- Abbreviation: SAct
- Secretary-General: Jeff Mackler
- Founded: 1983
- Split from: Socialist Workers Party
- Newspaper: Socialist Action
- Youth wing: Youth for Socialist Action
- Ideology: Trotskyism
- Political position: Far-left
- International affiliation: fraternal relations with the Fourth International (until 2025)
- Members in elected offices: 0

Website
- socialistaction.org

= Socialist Action (United States) =

Trotskyist political party in the United States

Socialist Action is a Trotskyist political party in the United States. SAct formed in 1983, when its members were expelled from the Socialist Workers Party.

SAct describes itself as a revolutionary socialist party fighting for true democracy, because capitalist states "cannot be used as tools of the working class, but have to be smashed".

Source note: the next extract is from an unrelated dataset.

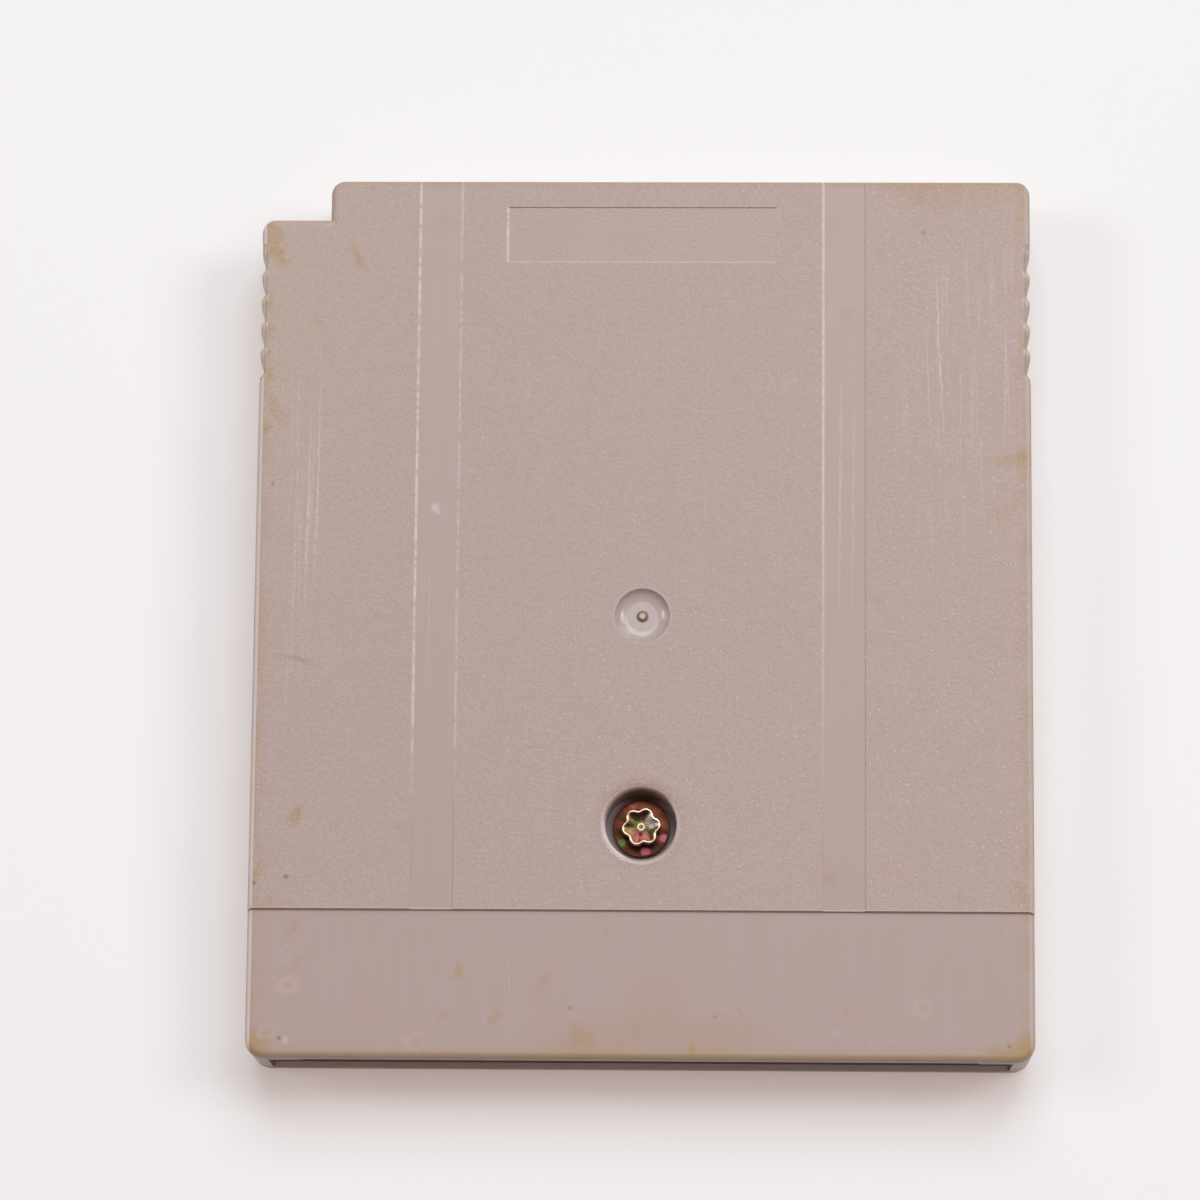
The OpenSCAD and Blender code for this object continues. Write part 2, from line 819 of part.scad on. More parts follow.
// Six round lobes about a core, with the top edge chamfered
module crown() {
    lobe_ring = (crown_d - lobe_d) / 2;
    base = web_top + flange_t;
    edge = crown_edge;
    difference() {
        intersection() {
            translate([0, 0, base - bite])
                linear_extrude(height = crown_h + bite) {
                    circle(d = core_d, $fn = 64);
                    for (i = [0:lobe_count - 1])
                        rotate(crown_turn + i * 360 / lobe_count)
                            translate([lobe_ring, 0])
                                circle(d = lobe_d, $fn = 32);
                }
            union() {
                translate([0, 0, base - bite])
                    cylinder(d = crown_d + 2 * edge, h = crown_h + bite - edge, $fn = 64);
                translate([0, 0, base + crown_h - edge])
                    cylinder(d1 = crown_d, d2 = crown_d - 2 * edge, h = edge, $fn = 64);
            }
        }
        translate([0, 0, base + crown_h - dimple_h])
            cylinder(d = dimple_d, h = over, $fn = 32);
    }
}

module screw()
    color("#8c7453")
    translate([0, axis_y, 0]) {
        shank();
        translate([0, 0, web_top])
            rotate_extrude($fn = 64)
                polygon([
                    [0, 0],
                    [flange_d / 2 - 0.1, 0],
                    [flange_d / 2, 0.1],
                    [flange_d / 2, flange_t - 0.2],
                    [flange_d / 2 - 0.25, flange_t],
                    [0, flange_t]
                ]);
        crown();
    }

module circuit_board()
    color("#2f6b4a")
    difference() {
        translate([0, 0, board_front])
            linear_extrude(height = board_t)
                difference() {
                    union() {
                        plain_rect(-board_x, tongue_top, board_x, board_top);
                        plain_rect(-tongue_x, board_end, tongue_x, board_top);
                    }
                    for (side = [-1, 1]) {
                        corner_cut(side * board_x, board_top, -side, -1, tongue_r);
                        corner_cut(side * board_x, tongue_top, -side, 1, tongue_r);
                        corner_cut(side * tongue_x, board_end, -side, 1, tongue_r / 2);
                        translate([side * pillar_x, end_y + pillar_y])
                            circle(d = pillar_d + 2 * pillar_gap, $fn = 48);
                    }
                    translate([0, axis_y])
                        circle(d = tube_d + 2 * tube_gap, $fn = 64);
                }
    }

module edge_contacts()
    color("#d9b04a")
    for (i = [0:contact_count - 1])
        translate([(i - (contact_count - 1) / 2) * contact_pitch - contact_w / 2,
                   board_end + contact_inset, board_front - contact_t])
            cube([contact_w, contact_len, contact_t]);

// Stands a part on the board's front side, with its own +Z pointing away from the board
module on_board(spot)
    translate([spot[0], spot[1], chip_z])
        mirror([0, 0, 1])
            children();

module draft_profile(w, low, high) {
    mid = (low + high) / 2;
    polygon([
        [-w / 2 + package_draft, low], [w / 2 - package_draft, low],
        [w / 2, mid], [w / 2 - package_draft, high],
        [-w / 2 + package_draft, high], [-w / 2, mid]
    ]);
}

// Moulded package, drafted both ways from its parting line, with a mark at lead one
module package(w, d, h)
    difference() {
        intersection() {
            rotate([90, 0, 0])
                linear_extrude(height = d, center = true)
                    draft_profile(w, chip_lift, chip_lift + h);
            rotate([90, 0, 90])
                linear_extrude(height = w, center = true)
                    draft_profile(d, chip_lift, chip_lift + h);
        }
        translate([-w / 2 + mark_d, -d / 2 + mark_d, chip_lift + h - mark_depth])
            cylinder(d = mark_d * 0.7, h = over, $fn = 32);
    }

// Gull-wing leads on both long sides, from the package's parting line to the board
module leads(count, d, h, reach) {
    exit = chip_lift + h / 2;
    bend = reach * 0.3;
    foot = reach * 0.4;
    for (side = [0, 1], i = [0:count - 1])
        mirror([0, side, 0])
            translate([(i - (count - 1) / 2) * lead_pitch, d / 2, 0])
                rotate([90, 0, 90])
                    linear_extrude(height = lead_w, center = true)
                        polygon([
                            [0, exit], [bend - lead_t / 2, exit],
                            [reach - foot - lead_t / 2, 0], [reach, 0],
                            [reach, lead_t], [reach - foot + lead_t / 2, lead_t],
                            [bend + lead_t / 2, exit + lead_t], [0, exit + lead_t]
                        ]);
}

module program_chip()
    color(epoxy)
        on_board(rom_at)
            package(rom_w, rom_d, chip_h);

module program_chip_leads()
    color(tinned)
        on_board(rom_at)
            leads(rom_leads, rom_d, chip_h, lead_reach);

module bank_chip()
    color(epoxy)
        on_board(bank_at)
            package(bank_w, bank_d, chip_h);

module bank_chip_leads()
    color(tinned)
        on_board(bank_at)
            leads(bank_leads, bank_d, chip_h, lead_reach);

module save_chip()
    color(epoxy)
        on_board(ram_at)
            package(ram_w, ram_d, chip_h);

module save_chip_leads()
    color(tinned)
        on_board(ram_at)
            leads(ram_leads, ram_d, chip_h, lead_reach);

module supervisor_chip()
    color(epoxy)
        on_board(guard_at)
            package(guard_w, guard_d, guard_h);

module supervisor_chip_leads()
    color(tinned)
        on_board(guard_at)
            leads(guard_leads, guard_d, guard_h, lead_reach * 0.75);

// The can is a cup that opens towards the board
module battery_can()
    color("#c9c9cc")
    on_board(cell_at)
        translate([0, 0, tab_t])
            rotate_extrude($fn = 96)
                polygon([
                    [0, cell_t - can_wall], [cell_d / 2 - can_wall, cell_t - can_wall],
                    [cell_d / 2 - can_wall, cap_lift], [cell_d / 2 - can_wall / 2, cap_lift],
                    [cell_d / 2, cap_lift + can_wall], [cell_d / 2, cell_t - crimp],
                    [cell_d / 2 - crimp, cell_t], [0, cell_t]
                ]);

module battery_seal()
    color("#3a3a3c")
    on_board(cell_at)
        translate([0, 0, tab_t])
            rotate_extrude($fn = 96)
                polygon([
                    [cell_d / 2 - can_wall - seal_w, cap_lift], [cell_d / 2 - can_wall, cap_lift],
                    [cell_d / 2 - can_wall, cell_t - can_wall],
                    [cell_d / 2 - can_wall - seal_w, cell_t - can_wall]
                ]);

module battery_cap()
    color("#bdbdc0")
    on_board(cell_at)
        translate([0, 0, tab_t])
            rotate_extrude($fn = 96)
                polygon([
                    [0, 0], [cell_d / 2 - can_wall - seal_w - crimp, 0],
                    [cell_d / 2 - can_wall - seal_w, crimp],
                    [cell_d / 2 - can_wall - seal_w, cell_t - can_wall], [0, cell_t - can_wall]
                ]);

// The plus tab lies on the can, steps down beside it and ends in a foot
module battery_tab_plus() {
    top = tab_t + cell_t;
    out = cell_d / 2 + fit_gap;
    color(tinned)
        on_board(cell_at)
            translate([tab_off, 0, 0])
                rotate([90, 0, -90])
                    linear_extrude(height = tab_w, center = true)
                        polygon([
                            [-1, top], [out, top], [out, 0], [out + tab_foot, 0],
                            [out + tab_foot, tab_t], [out + tab_t, tab_t],
                            [out + tab_t, top + tab_t], [-1, top + tab_t]
                        ]);
}

// The minus tab lies flat between the board and the cell
module battery_tab_minus() {
    out = cell_d / 2 + fit_gap + tab_foot;
    color(tinned)
        on_board(cell_at)
            translate([-tab_off - tab_w / 2, -out, 0])
                cube([tab_w, out + 1, tab_t]);
}

module small_body(h)
    translate([0, 0, h / 2])
        cube([small_d, small_w - 2 * end_w, h], center = true);

module small_ends(h)
    for (side = [-1, 1])
        translate([0, side * (small_w - end_w) / 2, h / 2])
            cube([small_d, end_w, h], center = true);

module capacitor_bodies()
    color("#a58a68")
    for (spot = cap_spots)
        on_board(spot)
            small_body(cap_h);

module capacitor_ends()
    color(tinned)
    for (spot = cap_spots)
        on_board(spot)
            small_ends(cap_h);

module resistor_bodies()
    color("#2b2b2d")
    for (spot = res_spots)
        on_board(spot)
            small_body(res_h);

module resistor_ends()
    color(tinned)
    for (spot = res_spots)
        on_board(spot)
            small_ends(res_h);

module diode_body()
    color(epoxy)
    on_board(diode_at)
        package(diode_w, diode_d, diode_h);

module diode_leads() {
    reach = diode_d / 2;
    color(tinned)
        on_board(diode_at)
            for (place = [[-1, 1], [1, 1], [0, -1]])
                translate([place[0] * 0.95, place[1] > 0 ? diode_d / 2 : -diode_d / 2 - reach, 0])
                    translate([-lead_w / 2, 0, 0])
                        cube([lead_w, reach, lead_t]);
}

rear_shell();
front_shell();
screw();
circuit_board();
edge_contacts();
program_chip();
program_chip_leads();
bank_chip();
bank_chip_leads();
save_chip();
save_chip_leads();
supervisor_chip();
supervisor_chip_leads();
battery_can();
battery_seal();
battery_cap();
battery_tab_plus();
battery_tab_minus();
capacitor_bodies();
capacitor_ends();
resistor_bodies();
resistor_ends();
diode_body();
diode_leads();
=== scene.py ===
import math

import bmesh
import bpy
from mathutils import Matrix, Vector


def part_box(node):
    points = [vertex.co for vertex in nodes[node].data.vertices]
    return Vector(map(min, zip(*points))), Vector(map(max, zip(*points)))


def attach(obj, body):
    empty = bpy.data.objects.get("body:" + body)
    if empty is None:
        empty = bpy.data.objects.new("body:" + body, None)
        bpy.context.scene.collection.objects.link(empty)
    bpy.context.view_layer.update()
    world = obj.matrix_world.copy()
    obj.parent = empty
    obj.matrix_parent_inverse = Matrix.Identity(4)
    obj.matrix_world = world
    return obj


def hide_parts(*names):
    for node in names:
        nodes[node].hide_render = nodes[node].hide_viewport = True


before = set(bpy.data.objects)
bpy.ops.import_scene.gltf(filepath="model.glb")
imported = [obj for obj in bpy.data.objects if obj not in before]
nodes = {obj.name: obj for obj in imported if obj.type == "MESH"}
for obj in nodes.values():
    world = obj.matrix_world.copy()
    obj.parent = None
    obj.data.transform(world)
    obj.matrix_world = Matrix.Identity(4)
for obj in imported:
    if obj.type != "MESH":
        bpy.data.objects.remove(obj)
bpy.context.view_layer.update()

# The viewpoint: the cartridge lies on its front face and the camera hangs about 37 cm above the
# rear face, a little toward the connector end, with a long lens and hardly any tilt.
mm = 0.001
camera_place = (7.29 * mm, -71.33 * mm, 373.47 * mm)
camera_turn = (math.radians(11.19), math.radians(1.525), math.radians(0.53))
bpy.ops.object.select_all(action="DESELECT")
bpy.ops.object.camera_add(location=camera_place, rotation=camera_turn)
camera = bpy.context.object
camera.name = "viewpoint"
camera.data.sensor_width = 36
camera.data.lens = 152.86
camera.data.clip_start = 0.01
bpy.context.scene.camera = camera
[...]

Notable members include Jeff Mackler.

== History ==

=== Origins ===
In 1983, the Socialist Workers Party (SWP) expelled two groups: First, the Fourth Internationalist Tendency (FIT). Second, the group that would coalesce around the Socialist Action (SAct) newspaper. SAct argued that they were expelled for defending Trotskyist ideas of Permanent Revolution, class independence, and continued support for the Fourth International. The first issue of its newspaper contained no listing of an editorial board.

=== Subsequent history ===
In 1985, SAct split in two. Those who split created Socialist Unity (SU). In 1986, SU merged with Workers Power and the International Socialists to form Solidarity.

After the split, SAct reorganized as a Trotskyist party. SAct planned a Central America solidarity conference.

In 1992, during the Gulf War, SAct was active in the San Francisco Bay Area antiwar movement through the National Campaign Against the War in the Middle East, which competed with the Workers World Party-led Coalition Against a Vietnam War in the Middle East.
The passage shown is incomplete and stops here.